Plenty of comments about this already, in this thread. I’ll add the following which I’m not seeing:
– Judges worry about their reputation, and this creates bias. In cases where ruling in my client’s favor would expose them to public scrutiny, public attack, career harm, campaign or fundraising difficulties, you’d have to be living in lalaland to think bias isn’t an issue. Juries don’t go into a trial worrying or even thinking about any of these issues, and certainly even if one juror does, you won’t have the entire jury pool being that way. With a judge, you have this bias 100% of the time. It’s human nature. We’re biased people, our decisions get influenced by our personal and local concerns. In the U.S., we have put judges at an automatic position of extreme power that is largely unchecked at all levels. No one tells them they’re wrong, except other judges in the rare cases where a higher court overturns a lower court.

– Judges don’t declare a mistrial due to the inability to decide on the facts. I am talking about the so-called “hung jury.” Sometimes there’s not enough evidence for everyone to make a decision on a claim/case. People simply are different, and have different internal standards of what it takes for them to believe that a claim or case has been proven to the standard required. Has the burden of proof been met? That’s a big question , and often very personal to an individual. If something that is claimed/alleged results in a split jury, in my opinion, that’s a good outcome for the legal system whether it’s for me or against me, because the result should be to try again. Declare a mistrial, try again. Plug the holes. Do more research. Get more evidence. Provide enough that you win outright. I’m 100% sure I’ve hung cases in front of a jury where a judge would have simply made a decision while likely KNOWING the case would have been on a razor’s edge one way or the other with a juror. Why is that ok? Especially in a criminal case context. If the decision is so close that a coin toss would be just as likely to predict the outcome, how can that possibly be fair to a person fighting for their life? Fighting for keeping their kids? Keeping their house?
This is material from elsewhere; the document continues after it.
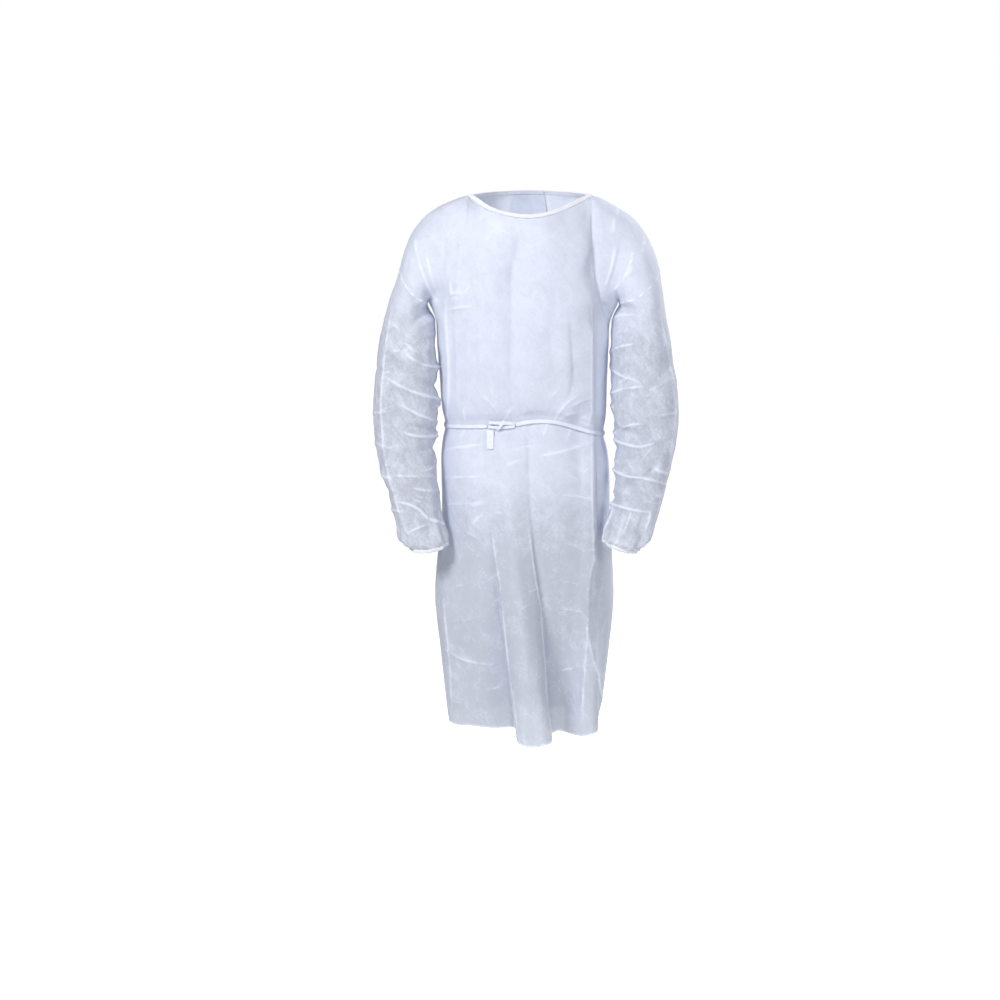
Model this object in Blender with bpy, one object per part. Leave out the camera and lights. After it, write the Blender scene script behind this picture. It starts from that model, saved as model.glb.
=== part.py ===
"""Isolation gown as worn: a front, two overlapping backs and two drop-shoulder sleeves of thin cloth, a bound
neck, elastic cuffs and a narrow waist tape knotted in front.

Metres, Z up. X runs to the image right and the front faces -Y. The origin lies between the shoulders, level
with the neck points, where the wearer holds the gown up.
"""

import math

import bmesh
import bpy
import numpy as np

COLLECTION = "isolation_gown"

# Cloth and tapes
CLOTH = 0.0015
BINDING = 0.0024
ELASTIC = 0.0018
SEAM_GAP = 0.0003
BAND_GAP = 0.0007  # the thicker binding and cuff bands draw back further from the seam
ARMPIT_EASE = 0.0008
ARMPIT_REACH = 0.028
BINDING_WIDTH = 0.010
ELASTIC_WIDTH = 0.008
TAPE_WIDTH = 0.0075
TAPE_THICKNESS = 0.0012
TAPE_CLEARANCE = 0.0007
TAPE_STEP = 0.013
STRAND_WIDTH = 0.0065  # the tape drawn narrower and thicker where it is knotted
STRAND_THICKNESS = 0.0026

# Levels
BELT_Z = -0.452
BELT_ROW = 17  # the body row just below the tape; the next one is just above it
HEM_Z = -1.067

# Grid of the cloth
CAP_ROWS = 8
SLEEVE_COLUMNS = 4 * CAP_ROWS

# Neck and shoulders
NECK_CENTRE = (0.009, -0.004)
NECK_SLOPE = {"round": 0.75, "shoulder": 0.30}  # rise of the bound edge for each metre of its width
BACK_NECK = 0.30
SHOULDER_BACK = 0.012  # the shoulder seam runs this far back from the neck to the sleeve
ROLL = {"shoulder": 90, "front_neck": 58, "back_neck": 62}  # how far the cloth rolls over at the top, degrees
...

– Judges shouldn’t be doing everything, especially both deciding the case and then also deciding sentencing/consequences. At least maybe not the same judge. This is because in presenting a case, there’s always a lot of things that get decided outside the presence of the jury. Things that are unfair, that create bias, things that the rule of law has decided are so damaging to a fair trial that a jury cannot even be exposed them. And with a court trial, we’re ignoring that premise entirely by first exposing the judge to these very things, asking the judge to decide whether they should be allowed for consideration in the case, and then pretending the judge is some magical being unlike all other humans such that they will not be affected or biased by these things that would end a case immediately if even one juror heard/saw them. Then you get to the end of a case, and the judge also decides the consequences and/or sentence? I, the judge, have used my superhuman powers to successfully ignore all the things the law says would have irreparably prevented a just/fair trial in this matter if even a whiff of them landed in front of any juror. I the judge am magical and perfectly able to ignore all inadmissible evidence, despite having full knowledge of all of it. And now I have ruled that X party loses, and now I will cast a decision to punish them fairly without any bias whatsoever related to everything a juror would not have been allowed to experience. I rule as follows…. yeah no, give me a jury any day.

– Final note – in the U.S., juries decide the facts, make decisions of guilt or fault, but then a judge still handles the sentencing/consequences (sometimes a jury helps with some of this, like deciding the amount of damages, though a judge can modify that amount, or deciding to kill a person in a death penalty case, there’s always nuances). So the “fate” of a person in a case with a jury isn’t entirely decided by the jury top bottom. In a bench trial (case where the judge is the jury), basically you have a situation of Judge Dredd – judge, jury, executioner.

(On mobile, apologies for not formatting or any typos).